In other company news: David Pratt, chairman of the board of Gander Mountain reaffirmed his long-term investment position and involvement in the company’s operations.
Commenting on a SEC registration statement on Form S-3 filed by the company, Pratt said that he has no plans to change his investment position with the retailer or sell any company stock he owns.
An entity managed by Pratt invested approximately $50 million in the rapidly growing company and he was elected chairman of the board in December 2006.
The S-3 filing was made by Gander Mountain to register stock held by two former officers and one current officer of the company, as well as by the Pratt entity. The Pratt entity’s shares were registered pursuant to the customary registration rights that were granted to the Pratt entity as part of the December 2006 transaction.
FTC ends Luxottica-Oakley waiting period, merger under OFT review
Luxottica Group (NYSE: LUX) said the Federal Trade Commission granted early termination of the waiting period for its proposed acquisition of fellow eyewear maker Oakley (NYSE: OO) without a second request for additional information.
The deal is still subject to certain antitrust and competition law clearances outside of the United States, as well as approval by Oakley shareholders, Luxottica said.

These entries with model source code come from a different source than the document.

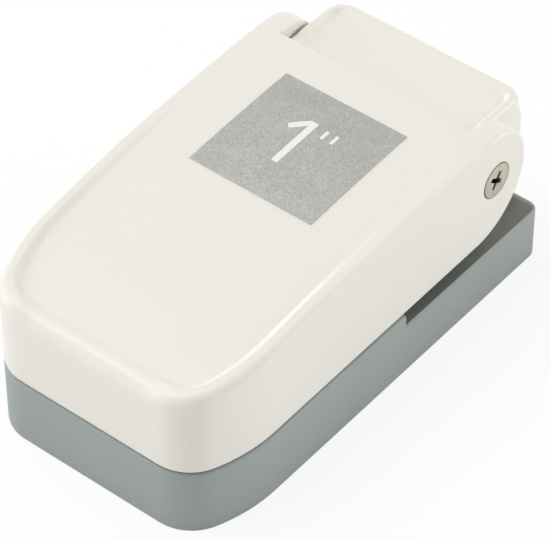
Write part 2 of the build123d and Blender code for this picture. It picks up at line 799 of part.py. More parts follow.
wing_bottom = guide_top + spring_length
wing_top = wing_bottom + wing_thickness
wing_inner = frame_half + 2 * washer_gap
wing_length = wing_rear - wing_start
wing_middle = (wing_start + wing_rear) / 2
with BuildPart() as ram_head:
    with BuildSketch(Plane.XY.offset(punch_top)):
        with Locations((0, punch_middle)):
            Rectangle(2 * ram_half, cut_side + side_gap)
    extrude(amount=ram_plate_thickness)
    # side walls and wings over the springs
    for side in (-1, 1):
        with BuildSketch(Plane.XY.offset(punch_top)):
            with Locations((side * (wing_inner + ram_half) / 2, wing_middle)):
                Rectangle(ram_half - wing_inner, wing_length)
        extrude(amount=wing_top - punch_top)
        with BuildSketch(Plane.XY.offset(wing_bottom)):
            with Locations((side * (wing_inner + wing_half) / 2, wing_middle)):
                Rectangle(wing_half - wing_inner, wing_length)
        extrude(amount=wing_thickness)
    # the pad under the roller
    with BuildSketch(Plane.XY.offset(punch_top)):
        with Locations((0, (pad_front + pad_rear) / 2)):
            Rectangle(2 * pad_half, pad_rear - pad_front)
    extrude(amount=pad_top - punch_top)
    with BuildSketch(Plane.XY.offset(punch_top)):
        with Locations(*ram_screw_places):
            Circle(small_shank + screw_gap)
    extrude(amount=ram_plate_thickness, mode=Mode.SUBTRACT)

with BuildPart() as ram_screws:
    with Locations(*[(x, y, ram_plate_top) for x, y in ram_screw_places]):
        add(pan_screw(small_shank, ram_plate_thickness + small_grip))

pieces = {
    "base_shell": base_shell,
    "bottom_cover": bottom_cover,
    "rubber_feet": rubber_feet,
    "cover_screws": cover_screws,
    "die_plate": die_plate,
    "die_screws": die_screws,
    "throat_spacer": throat_spacer,
    "guide_plate": guide_plate,
    "guide_screws": guide_screws,
    "spring_posts": spring_posts,
    "return_springs": return_springs,
    "ear_left": ear_left,
    "ear_right": ear_right,
    "ear_screws": ear_screws,
    "head_housing": head_housing,
    "housing_screws": housing_screws,
    "lever_cover": lever_cover,
    "label_plate": label_plate,
    "lever_frame": lever_frame,
    "frame_screws": frame_screws,
    "press_roller": press_roller,
    "roller_pin": roller_pin,
    "pivot_sleeve": pivot_sleeve,
    "pivot_screws": pivot_screws,
    "pivot_washers": pivot_washers,
    "punch_block": punch_block,
    "ram_head": ram_head,
    "ram_screws": ram_screws,
}

os.makedirs("parts", exist_ok=True)
for name, piece in pieces.items():
    piece.part.label = name
    export_step(piece.part, f"parts/{name}.step")
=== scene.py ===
import bmesh
import bpy
import json
from math import atan2, cos, hypot, pi, radians, sin, sqrt
from mathutils import Matrix, Vector


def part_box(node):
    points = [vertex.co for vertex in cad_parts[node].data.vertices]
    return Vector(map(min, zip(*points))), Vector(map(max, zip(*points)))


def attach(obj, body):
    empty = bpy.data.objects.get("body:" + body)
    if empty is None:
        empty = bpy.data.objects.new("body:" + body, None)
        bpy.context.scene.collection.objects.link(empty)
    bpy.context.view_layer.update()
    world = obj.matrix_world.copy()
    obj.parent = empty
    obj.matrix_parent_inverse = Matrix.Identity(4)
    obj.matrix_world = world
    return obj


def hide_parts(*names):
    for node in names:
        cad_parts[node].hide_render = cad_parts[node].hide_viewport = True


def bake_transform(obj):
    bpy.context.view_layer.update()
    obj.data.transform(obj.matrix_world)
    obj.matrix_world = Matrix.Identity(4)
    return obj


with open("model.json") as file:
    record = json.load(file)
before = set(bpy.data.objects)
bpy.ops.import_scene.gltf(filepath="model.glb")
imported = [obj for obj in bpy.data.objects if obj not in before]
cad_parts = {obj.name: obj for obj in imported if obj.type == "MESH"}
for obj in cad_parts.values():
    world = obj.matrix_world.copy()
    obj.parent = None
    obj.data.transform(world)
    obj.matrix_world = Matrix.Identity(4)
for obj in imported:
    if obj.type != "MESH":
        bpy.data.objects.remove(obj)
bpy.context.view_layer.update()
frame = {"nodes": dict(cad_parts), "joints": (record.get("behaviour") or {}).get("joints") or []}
mm = 0.001

# ---------------------------------------------------------------------------
# The table: a wide sheet of white card under the punch and a soft white room
# around it, with soft lamps above, on the left and behind on the right.
# ---------------------------------------------------------------------------
card_half = 6.0
card_colour = (0.93, 0.93, 0.93, 1)
card_lift = 0.86
card_corners = [(x * card_half, y * card_half, 0) for x, y in ((-1, -1), (1, -1), (1, 1), (-1, 1))]
card_mesh = bpy.data.meshes.new("card")
card_mesh.from_pydata(card_corners, [], [(0, 1, 2, 3)])
card = bpy.data.objects.new("card", card_mesh)
bpy.context.scene.collection.objects.link(card)
card_paper = bpy.data.materials.new("card_paper")
card_paper.use_nodes = True
card_nodes = card_paper.node_tree.nodes
card_links = card_paper.node_tree.links
card_shader = card_nodes["Principled BSDF"]
card_shader.inputs["Base Color"].default_value = card_colour
card_shader.inputs["Roughness"].default_value = 0.9
card_shader.inputs["Specular IOR Level"].default_value = 0.2
card_glow = card_nodes.new("ShaderNodeEmission")
card_ray = card_nodes.new("ShaderNodeLightPath")
card_share = card_nodes.new("ShaderNodeMath")
card_share.operation = "MULTIPLY"
card_share.inputs[1].default_value = card_lift
card_mix = card_nodes.new("ShaderNodeMixShader")
card_links.new(card_ray.outputs["Is Camera Ray"], card_share.inputs[0])
card_links.new(card_share.outputs[0], card_mix.inputs[0])
card_links.new(card_shader.outputs[0], card_mix.inputs[1])
card_links.new(card_glow.outputs[0], card_mix.inputs[2])
card_links.new(card_mix.outputs[0], card_nodes["Material Output"].inputs["Surface"])
card_mesh.materials.append(card_paper)

room_colour = (1.0, 0.995, 0.985, 1)
room_level = 0.55
room = bpy.data.worlds.new("room")
room.use_nodes = True
room_light = room.node_tree.nodes["Background"]
room_light.inputs["Color"].default_value = room_colour
room_light.inputs["Strength"].default_value = room_level
bpy.context.scene.world = room

lamp_aim = Vector((0, 0, 0.02))

# place, width and power of each lamp
lamps = {
    "lamp_above": ((-0.46, -0.33, 1.17), 0.9, 6.8),
    "lamp_left": ((-1.06, -0.66, 0.40), 0.6, 3.2),
    "lamp_low_left": ((-1.22, 0.45, 0.44), 0.5, 2.6),
    "lamp_behind": ((0.86, 0.94, 0.26), 0.6, 6.4),
}
for name, (place, size, power) in lamps.items():
    light = bpy.data.lights.new(name, "AREA")
    light.shape = "DISK"
    light.size = size
    light.energy = power
    lamp = bpy.data.objects.new(name, light)
    lamp.location = place
    lamp.rotation_euler = (Vector(place) - lamp_aim).to_track_quat("Z", "Y").to_euler()
    bpy.context.scene.collection.objects.link(lamp)

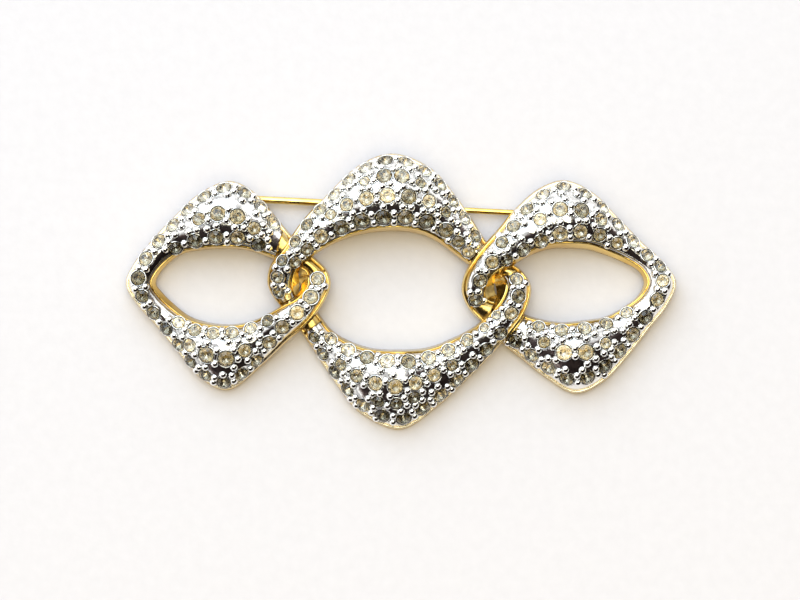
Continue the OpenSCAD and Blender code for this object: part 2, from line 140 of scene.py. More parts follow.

It is being reviewed by the UK OFT, as opposed to the European Commission as originally anticipated, with an established comment period deadline of Sept. 6, 2007.
According to sources, the OFT has not been involved in many major transactions over the last few years. It is somewhat surprising that the EU did not assert jurisdiction over this deal initially, given the international presence of both companies and their products, and the overall breadth of the combination. So the initial impression is the OFT is likely to defer this case to the EU for a full review, rather than approving it outright. In fact, analysts say it would not be at all surprising if the EU determined that a formal review is necessary regardless of the OFT review.
There is still no indication of when the initial proxy statement will be submitted to the SEC. It is assumed that the various non-U.S. regulatory matters are the primary focus of the companies at this stage, and that the first proxy will be filed when the necessary merger notifications are filed. Given the timing of the OFT submission, the first proxy is expected without much further delay.
Luxottica announced plans in June to acquire Oakley for $2.1 billion, or $29.30 a share, in cash.
Luxottica Group and Oakley stated that they expect the transaction to close in the fourth quarter of 2007.